1 files changed, 83 insertions, 0 deletions
diff --git a/src/third_party/wiredtiger/src/docs/durability-overview.dox b/src/third_party/wiredtiger/src/docs/durability-overview.dox
new file mode 100644
index 00000000000..56986e982a1
--- /dev/null
+++ b/src/third_party/wiredtiger/src/docs/durability-overview.dox
@@ -0,0 +1,83 @@
+/*! @page durability_overview Durability overview
+
+<i>Durability</i> refers to the property that a transaction, once committed,
+should be permanent and changes will never be lost.  This can mean a number of
+things depending on context: for example, in-memory databases do not survive
+system crashes by definition, but commits to them are still durable in the sense
+that such commits are not rolled back or lost while the database is running.

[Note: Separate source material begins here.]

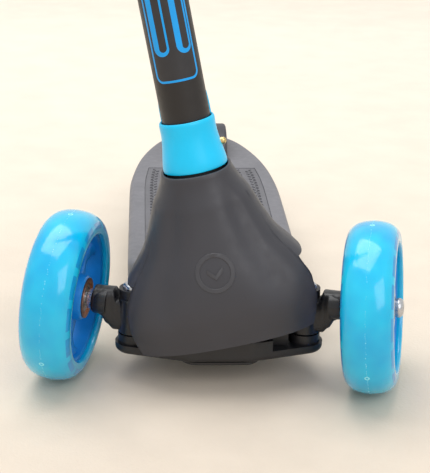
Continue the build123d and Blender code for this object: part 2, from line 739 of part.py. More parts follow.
def rear_hub():
    body = rod_x(24, -9, 9) + rod_x(28, -8, 8) - rod_x(21, -20, -3) - rod_x(21, 3, 20)
    body += rod_x(14, -10.5, 10.5)
    for k in range(6):
        body += Rot(k * 60, 0, 0) * block(-8, 8, -1.6, 1.6, 12, 22)
    body -= rod_x(bearing_r, -10.5, -3.5) + rod_x(bearing_r, 3.5, 10.5)
    body -= rod_x(axle_r + 2, -20, 20)
    return Pos(0, rear_y, rear_z) * body


def rear_bearings():
    pair = [bearing(-10.5, -3.5), bearing(3.5, 10.5)]
    return Pos(0, rear_y, rear_z) * group(pair)


def rear_axle():
    bolt = rod_x(axle_r, -slot_half - 7.5, slot_half + 13, rear_y, rear_z)
    head = Pos(-slot_half - 6, rear_y, rear_z) * Rot(0, -90, 0) * pan_head(7.5, 4.6)
    return bolt + head


def rear_axle_nut():
    nut = Pos(slot_half + 6, rear_y, rear_z) * Rot(0, 90, 0) * extrude(RegularPolygon(7.5, 6), amount=7)
    return nut - rod_x(axle_r, 0, 60, rear_y, rear_z)


def rear_spacers():
    spacers = []
    for side in (-1, 1):
        low, high = sorted((side * 10.8, side * slot_half))
        spacers.append(rod_x(6.0, low, high, rear_y, rear_z) - rod_x(axle_r, -60, 60, rear_y, rear_z))
    return group(spacers)


def brake_fender():
    """Sprung mudguard over the rear wheel, pressed down on the tyre to brake."""
    half = 25.0
    arc = rod_x(fender_outer, -half, half) - rod_x(fender_inner, -half - 1, half + 1)
    arc = fillet(arc.edges().filter_by(GeomType.CIRCLE).group_by(SortBy.RADIUS)[-1], 2.6)
    arc = Pos(0, rear_y, rear_z) * arc
    front, rear = rear_y - 38, rear_y + 60
    rise = (rear - brake_y) * math.tan(math.radians(brake_travel + 0.4))
    edge = Polyline([(front, 1.4), (rear, 1.4 + rise), (rear, 60), (front, 60)], close=True)
    above = extrude(Plane.YZ * make_face(edge), amount=half, both=True)
    keep = above + block(-slot_half + 0.7, slot_half - 0.7, rear_y - 46, rear_y + 60, -10, 2)
    body = arc & keep
    side_walls = rod_x(fender_inner + 0.5, -half, half) - rod_x(fender_inner + 0.5, -half + 3, half - 3)
    side_walls = Pos(0, rear_y, rear_z) * side_walls
    body += side_walls & above
    plate = block(-slot_half + 0.7, slot_half - 0.7, brake_y, rear_y - 30, brake_z + 1.0, brake_z + 4.2)
    body += plate - Pos(0, rear_y, rear_z) * rod_x(fender_inner, -30, 30)
    body += rod_x(5.0, -slot_half + 0.7, slot_half - 0.7, brake_y, brake_z)
    body -= rod_x(3.0 + running, -40, 40, brake_y, brake_z)
    body -= rod_x(5.6, -6.0, 6.0, brake_y, brake_z)
    return body


def brake_pin():
    return rod_x(3.0, -slot_half - 5.5, slot_half + 5.5, brake_y, brake_z)


def brake_spring():
    """Close-wound torsion spring on the brake pin."""
    wire, turns = 0.8, 6
    rings = []
    for k in range(turns):
        x = (k - (turns - 1) / 2) * 1.5
        rings.append(Pos(x, 0) * Pos(0, 4.1) * Circle(wire))
    band = rings[0]
    for ring in rings[1:]:
        band += ring
    coil = revolve(band, Axis.X, 360)
    return Pos(0, brake_y, brake_z) * coil


# ---- Build --------------------------------------------------------------------------------
def build():
    single = [
        deck_shell, grip_mat, front_base, deck_screws, under_cover, under_cover_screws,
        kingpin_bolts, kingpin_nuts, lean_bolt, lean_nut, lean_stops, tie_bar, tie_pins,
        steering_head, lean_bushes, nose_cover, cover_screws, cover_badge, collar, lower_tube,
        snap_button, button_spring, clamp_band, clamp_bolt, clamp_nut, clamp_lever,
        upper_tube, tee_joint, crossbar, bar_plugs,
        rear_tyre, rear_hub, rear_bearings, rear_axle, rear_axle_nut, rear_spacers,
        brake_fender, brake_pin, brake_spring,
    ]
    for make in single:
        save(make(), make.__name__)
    for side, name in ((1, "left"), (-1, "right")):
        for make in (knuckle, axle_bolt, axle_washers, wheel_core, wheel_tyre, wheel_lights,
                     wheel_bearings, dynamo_ring, grip):
            save(make(side), f"{make.__name__}_{name}")


os.makedirs("parts", exist_ok=True)
build()
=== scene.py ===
"""Looks of a child's three-wheel kick scooter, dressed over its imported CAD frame.

Sizes in the sections are millimetres; the frame itself is in metres. +Z is up, +X is the scooter's
left and -Y is forward.
"""

import json
import math
import random

import bmesh
import bpy
from mathutils import Matrix, Vector
from mathutils.bvhtree import BVHTree


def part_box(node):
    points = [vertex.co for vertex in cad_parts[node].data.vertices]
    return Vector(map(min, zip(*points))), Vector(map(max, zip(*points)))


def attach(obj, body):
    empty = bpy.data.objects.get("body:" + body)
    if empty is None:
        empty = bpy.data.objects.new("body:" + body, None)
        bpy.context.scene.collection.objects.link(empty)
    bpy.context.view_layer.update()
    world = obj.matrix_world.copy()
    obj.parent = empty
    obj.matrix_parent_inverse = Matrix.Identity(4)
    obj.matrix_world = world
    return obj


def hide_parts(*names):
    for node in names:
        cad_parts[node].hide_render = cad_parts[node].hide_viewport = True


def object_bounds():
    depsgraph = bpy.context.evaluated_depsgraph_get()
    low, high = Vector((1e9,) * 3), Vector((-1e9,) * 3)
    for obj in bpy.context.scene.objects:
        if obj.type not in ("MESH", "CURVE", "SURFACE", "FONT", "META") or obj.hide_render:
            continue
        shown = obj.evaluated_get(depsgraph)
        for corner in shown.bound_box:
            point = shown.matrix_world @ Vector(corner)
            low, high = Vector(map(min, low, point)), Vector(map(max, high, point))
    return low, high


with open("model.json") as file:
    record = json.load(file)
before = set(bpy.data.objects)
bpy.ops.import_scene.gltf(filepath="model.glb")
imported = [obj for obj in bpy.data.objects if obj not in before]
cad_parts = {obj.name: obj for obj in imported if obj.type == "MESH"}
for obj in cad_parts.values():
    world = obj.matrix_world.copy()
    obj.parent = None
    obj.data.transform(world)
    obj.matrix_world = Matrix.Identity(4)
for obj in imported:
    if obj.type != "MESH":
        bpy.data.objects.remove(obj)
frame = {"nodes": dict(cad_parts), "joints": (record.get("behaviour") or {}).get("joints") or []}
cad_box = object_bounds()
joint = {j["name"]: j for j in frame["joints"]}
mm = 0.001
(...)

+Traditionally data updates are durable when they have been stored on stable
+storage in a way that survives application and system crashes.
+
+For WiredTiger, the situation is more complicated because WiredTiger is designed
+to be able to participate in application-level distributed transaction schemes,
+which implies the ability to roll back committed transactions when so instructed
+by the application. In this manual we use the following terminology:
+
+- A transaction is <i>committed</i> when
+WT_SESSION::commit_transaction has been called and has returned successfully.
+- A transaction is <i>durable</i> when all changes in it have been written to
+stable storage such that failures will not cause it to be lost.
+- A transaction is <i>stable</i> when it is durable, and furthermore cannot
+be rolled back by application-level transaction management activity.
+
+This page describes both the points at which transactions
+proceed from one of these states to the next, and also what kinds of
+failures transactions are protected from.
+
+In general, there is a trade-off between write performance and
+durability guarantees: weaker guarantees require fewer round
+trips to storage devices.
+
+@section explain_durability_in_memory In-memory databases
+
+For in-memory databases, there is no disk-level durability and no protection
+against system or application crashes.
+
+@section explain_durability_checkpoint Checkpoint durability (without timestamps)
+
+For objects using checkpoint durability, the object is checkpointed periodically
+(a checkpoint is a complete self-consistent capture of the database state saved
+to stable storage) and transactions become durable with the completion of the
+next checkpoint after they commit.  The interval between checkpoints bounds the
+possible data loss.  Locally durable and stable are the same.
+
+@section explain_durability_commit Commit-level durability (without timestamps)
+
+Changes to objects with commit-level durability have log records written and
+flushed to disk before WT_SESSION::commit_transaction returns. Such transactions
+are immediately durable and will survive both application and system failure.
+For objects using commit-level durability, transactions become durable when they
+are committed. Locally durable and stable are the same.
+
+It is possible to skip the flush-to-disk; this makes transactions immediately
+durable against application crashes, but not against system crashes.
+Transactions then become durable against system crashes when the operating system
+writes them out. (If the operating system were to never write the log records,
+the object would revert to checkpoint durability.)
+
+@section explain_durability_timestamp Adding timestamps
+
+For databases using WiredTiger's timestamped data model, the durability model is
+extended with the notion of a <i>stable timestamp</i>.  The stable timestamp is
+an application-managed point in time that governs when durable data becomes
+stable. That is, transactions commit at times after the stable timestamp, and
+become durable according to the underlying durability model, but can still be
+rolled back (and are thus considered <i>unstable</i>) until the stable timestamp
+is advanced past their commit timestamp.
+
+Applications can roll back all unstable transactions by calling
+WT_CONNECTION::rollback_to_stable (or running recovery as part of database
+open).
+
+Objects in a timestamp system are generally configured for checkpoint-level
+durability in which case the application's stable timestamp is saved with each
+checkpoint and used for crash recovery. Thus, to be stable a transaction must
+commit, the stable timestamp must be advanced past its durable timestamp, and
+then a checkpoint must complete. (Data written as part of checkpoints that
+complete between transaction commit and advancing the stable timestamp become
+durable but not stable.)
+
+Objects in a timestamp system that are configured for commit-level durability operate as
+they do without timestamps, and timestamps are ignored for those objects.
+
+*/